[Bug]: Failed to click on the specified button to load more content

Open Hnam29 opened this issue 11 months ago • 2 comments

crawl4ai version

0.4.3bx

Expected Behavior

Able to click on the button to load new articles
Able to click on the link of each article for the article detail content

Current Behavior

Fail to click on the button to load new articles
Fail to click on the link of each article for the article detail content

Is this reproducible?

Yes

Inputs Causing the Bug

- URL: https://cafef.vn/du-lieu/tin-doanh-nghiep/vnd/event.chn

Steps to Reproduce

Code snippets

import asyncio
import json
from datetime import datetime
from urllib.parse import urljoin
from crawl4ai.extraction_strategy import JsonCssExtractionStrategy
from crawl4ai import AsyncWebCrawler, CacheMode, CrawlerRunConfig

async def extract():
    current_time = datetime.now().strftime('%Y%m%d%H%M')
    filename = f"{current_time}_data.json"
    base_url = 'https://cafef.vn'  

    # Define the schema for the main page extraction
    schema_main = {
        "name": "Article",
        "baseSelector": "#divEvents > ul > li",  
        "fields": [
            {"name": "TITLE", "selector": "a.docnhanhTitle", "type": "text"},
            {"name": "LINK", "selector": "a.docnhanhTitle", "type": "attribute", "attribute": "href"},
            {"name": "TIME", "selector": "span.timeTitle", "type": "text"},
        ],
    }

    # Define the schema for the article detail extraction
    schema_article = {
        "name": "ArticleDetail",
        "baseSelector": "body",
        "fields": [
            {"name": "PARAGRAPHS", "selector": "p", "type": "text"},
        ],
    }

    main_extraction_strategy = JsonCssExtractionStrategy(schema_main, verbose=True)
    article_extraction_strategy = JsonCssExtractionStrategy(schema_article, verbose=True)

    article_details = []
    session_id = "test"  

    async with AsyncWebCrawler(headless=True, verbose=True) as crawler:
        # Step 1: Load the initial page with the main articles 
        config_initial = CrawlerRunConfig(
            cache_mode=CacheMode.BYPASS,
            extraction_strategy=main_extraction_strategy,
            session_id=session_id
        )
        result_initial = await crawler.arun(
            url='https://cafef.vn/du-lieu/tin-doanh-nghiep/vnd/event.chn',
            config=config_initial,
        )

        # Step 2: Click the button to load more content
        js_click_next = [
            "const nextButton = document.querySelector('#spanNext'); nextButton && nextButton.click();"
        ]
        wait_for_condition = "css:#divEvents > ul > li"  
        config_click = CrawlerRunConfig(
            cache_mode=CacheMode.BYPASS,
            session_id=session_id,
            js_code=js_click_next,
            wait_for=wait_for_condition,
            js_only=True
        )
        result_click = await crawler.arun(
            url='https://cafef.vn/du-lieu/tin-doanh-nghiep/vnd/event.chn',
            config=config_click,
        )

        # Step 3: Re-run extraction on the new content loaded
        config_updated = CrawlerRunConfig(
            cache_mode=CacheMode.BYPASS,
            extraction_strategy=main_extraction_strategy,
            session_id=session_id
        )
        result_updated = await crawler.arun(
            url='https://cafef.vn/du-lieu/tin-doanh-nghiep/vnd/event.chn',
            config=config_updated,
        )
        articles = json.loads(result_updated.extracted_content)

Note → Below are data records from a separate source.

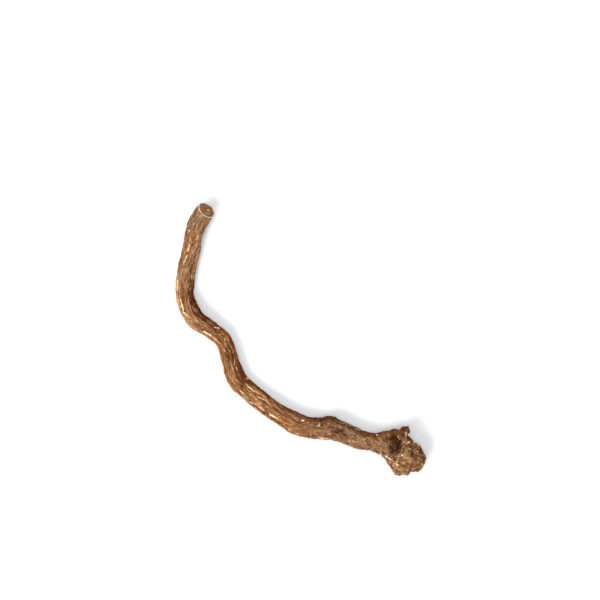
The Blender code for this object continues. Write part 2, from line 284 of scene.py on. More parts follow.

# Pale places, from above: worn places where the pale inner bark shows, thin painted highlights along lit
# edges and crests, and broad faint patches of painted light: x and y of each end, half width, and how pale.
PALE_AND_HIGHLIT_MARKS = (
    (-44.6, 40.2, -44.8, 38.8, 0.16, 0.50),
    (-44.8, 38.4, -45.5, 35.2, 0.18, 0.95),
    (-45.9, 33.4, -46.5, 31.6, 0.17, 1.00),
    (-46.7, 31.0, -47.1, 30.5, 0.26, 1.00),
    (-41.2, 41.7, -42.0, 39.5, 0.18, 0.75),
    (-42.9, 46.2, -43.0, 45.8, 0.16, 0.50),
    (-45.3, 43.7, -44.9, 43.4, 0.22, 0.95),
    (-44.5, 41.0, -44.7, 39.8, 0.14, 0.40),
    (-49.5, 23.4, -49.6, 19.4, 0.16, 0.80),
    (-48.9, 18.8, -48.8, 18.3, 0.20, 0.70),
    (-48.4, 16.2, -47.9, 13.6, 0.16, 0.85),
    (-47.9, 13.6, -47.3, 11.6, 0.20, 1.00),
    (-47.0, 10.8, -45.7, 9.3, 0.18, 0.90),
    (-45.2, 8.8, -45.0, 8.6, 0.22, 0.90),
    (-44.4, 7.6, -43.3, 6.3, 0.16, 0.55),
    (-44.0, 25.6, -44.1, 23.9, 0.14, 0.70),
    (-44.4, 22.2, -44.5, 19.6, 0.15, 0.55),
    (-45.4, 22.2, -45.6, 20.6, 0.14, 0.45),
    (-47.1, 27.2, -47.1, 24.2, 0.24, 0.30),
    (-39.2, 3.2, -38.0, 2.4, 0.20, 0.95),
    (-38.0, 2.4, -36.2, 1.4, 0.20, 0.85),
    (-34.9, 4.7, -34.2, 4.5, 0.18, 0.85),
    (-33.6, 4.4, -33.0, 4.2, 0.16, 0.80),
    (-32.9, 2.1, -32.6, 1.6, 0.20, 0.75),
    (-30.9, 0.5, -30.7, -0.5, 0.18, 0.95),
    (-30.6, -1.6, -30.5, -3.2, 0.16, 0.60),
    (-31.3, -3.9, -30.3, -5.4, 0.15, 0.70),
    (-27.0, -8.2, -26.8, -10.5, 0.18, 0.70),
    (-26.2, -11.2, -25.8, -12.3, 0.17, 0.60),
    (-21.8, -15.3, -21.5, -15.8, 0.24, 0.95),
    (-22.4, -17.9, -21.1, -19.3, 0.18, 0.90),
    (-21.1, -19.3, -19.1, -21.0, 0.20, 0.95),
    (-17.7, -23.0, -15.8, -24.0, 0.22, 1.00),
    (-15.8, -24.0, -14.0, -24.6, 0.18, 0.75),
    (-14.0, -24.6, -12.6, -26.5, 0.16, 0.85),
    (-24.7, -20.7, -23.3, -21.7, 0.17, 0.80),
    (-23.0, -22.0, -21.0, -24.2, 0.15, 0.65),
    (-18.6, -25.6, -15.0, -28.4, 0.13, 0.55),
    (-20.4, -22.0, -17.6, -24.6, 0.14, 0.60),
    (-20.6, -25.1, -19.4, -26.4, 0.17, 0.85),
    (-17.4, -27.3, -16.4, -28.1, 0.16, 0.60),
    (-12.6, -30.0, -10.7, -31.0, 0.18, 0.95),
    (-10.7, -31.0, -9.3, -31.8, 0.17, 0.70),
    (-7.3, -34.1, -7.0, -34.4, 0.20, 0.60),
    (-5.0, -35.9, -4.0, -36.5, 0.16, 0.60),
    (0.3, -32.5, 0.8, -32.6, 0.24, 1.00),
    (2.2, -33.3, 2.5, -33.4, 0.18, 0.70),
    (3.5, -38.1, 3.8, -38.2, 0.20, 0.80),
    (7.2, -33.5, 7.1, -34.5, 0.17, 1.00),
    (7.1, -34.5, 6.1, -34.9, 0.15, 0.75),
    (11.3, -38.0, 11.6, -38.3, 0.20, 0.70),
    (14.7, -32.8, 17.2, -34.0, 0.15, 0.55),
    (17.2, -34.0, 19.8, -34.8, 0.15, 0.55),
    (21.0, -35.4, 23.3, -36.4, 0.15, 0.50),
    (6.6, -39.5, 10.8, -40.1, 0.15, 0.60),
    (10.8, -40.1, 14.5, -41.1, 0.14, 0.45),
    (18.9, -40.5, 19.2, -40.6, 0.20, 0.60),
    (29.8, -38.0, 30.3, -38.3, 0.24, 0.80),
    (31.4, -45.8, 32.0, -46.2, 0.18, 0.75),
    (33.7, -46.8, 34.2, -47.2, 0.19, 0.95),
    (34.2, -47.2, 35.8, -48.6, 0.15, 0.70),
    (38.4, -38.7, 39.2, -40.1, 0.18, 0.80),
    (38.4, -40.6, 38.5, -40.7, 0.18, 0.50),
    (40.1, -46.3, 40.3, -46.5, 0.30, 1.00),
    (38.3, -48.9, 38.4, -49.3, 0.24, 1.00),
    (37.7, -49.6, 38.6, -50.4, 0.22, 1.00),
    (41.5, -38.4, 41.9, -40.8, 0.42, 0.33),
    (41.8, -37.6, 42.6, -38.3, 0.34, 0.50),
    (42.0, -41.7, 43.2, -41.2, 0.24, 0.80),
    (46.2, -42.0, 46.8, -42.8, 0.24, 1.00),
    (41.4, -44.6, 44.0, -43.8, 0.26, 0.35),
    (41.4, -46.6, 43.6, -48.2, 1.60, 0.30),
    (-22.2, -18.4, -16.4, -23.2, 0.80, 0.26),
    (-16.4, -23.2, -10.6, -27.2, 0.80, 0.24),
    (-26.8, -22.6, -18.6, -26.4, 0.50, 0.24),
    (-40.2, 42.8, -41.7, 34.4, 0.75, 0.24),
    (-41.7, 34.4, -43.6, 24.0, 0.75, 0.24),
    (40.0, -54.3, 40.8, -54.2, 0.20, 0.70),
    (48.2, -49.6, 48.5, -50.6, 0.20, 0.70),
)
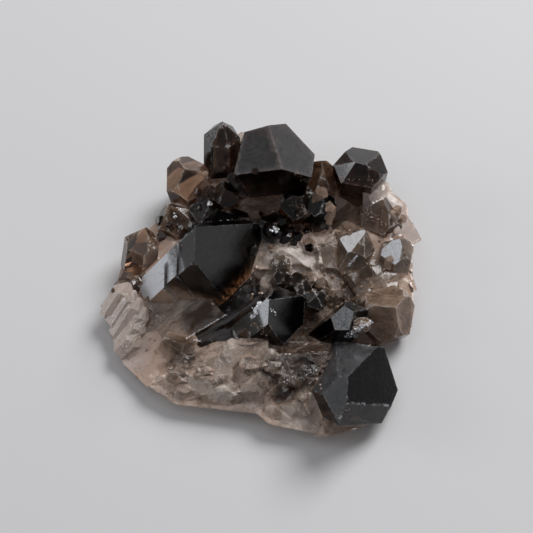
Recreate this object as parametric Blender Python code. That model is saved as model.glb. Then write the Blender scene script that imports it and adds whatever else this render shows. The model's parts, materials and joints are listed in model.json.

        # Process each article for details
        for index, article in enumerate(articles):
            title = article.get("TITLE")
            relative_link = article.get("LINK")
            # Convert relative URL to absolute using urljoin
            link = urljoin(base_url, relative_link)
            time = article.get("TIME")
            is_even = (index % 2 == 0)

            # JS snippet to wait until text of p tags are loaded on the detail page
            js_wait_for_content = """
            (async () => {
                let maxRetries = 10;
                let retries = 0;
                while (retries < maxRetries) {
                    if (document.querySelectorAll('p').length > 0) break;
                    await new Promise(resolve => setTimeout(resolve, 1000));
                    retries++;
                }
            })();
            """
            config_article = CrawlerRunConfig(
                cache_mode=CacheMode.BYPASS,
                extraction_strategy=article_extraction_strategy,
                js_code=[js_wait_for_content],
                session_id=session_id
            )
            try:
                result_article = await crawler.arun(
                    url=link,
                    config=config_article,
                )
                if not result_article.extracted_content:
                    print(f"[ERROR] No content extracted from: {link}")
                    continue

                paragraphs = json.loads(result_article.extracted_content)
                full_content = " ".join([p["PARAGRAPHS"] for p in paragraphs if p["PARAGRAPHS"]])

                article_details.append({
                    "TITLE": title,
                    "LINK": link,
                    "TIME": time,
                    "CONTENT": full_content,
                    "ROW_TYPE": "even" if is_even else "odd",
                })

            except Exception as e:
                print(f"[ERROR] Failed to process link {link}: {e}")

        await asyncio.sleep(2)  

    with open(filename, "w", encoding="utf-8") as json_file:
        json.dump(article_details, json_file, ensure_ascii=False, indent=4)

    print(f"Data has been saved to {filename}")

asyncio.run(extract())

OS

macOS - m1

Python version

3.11

Browser

Chrome

Browser version

No response

Error logs & Screenshots (if applicable)

The output just returns the articles of the first page.

Feb 22 '25 15:02 Hnam29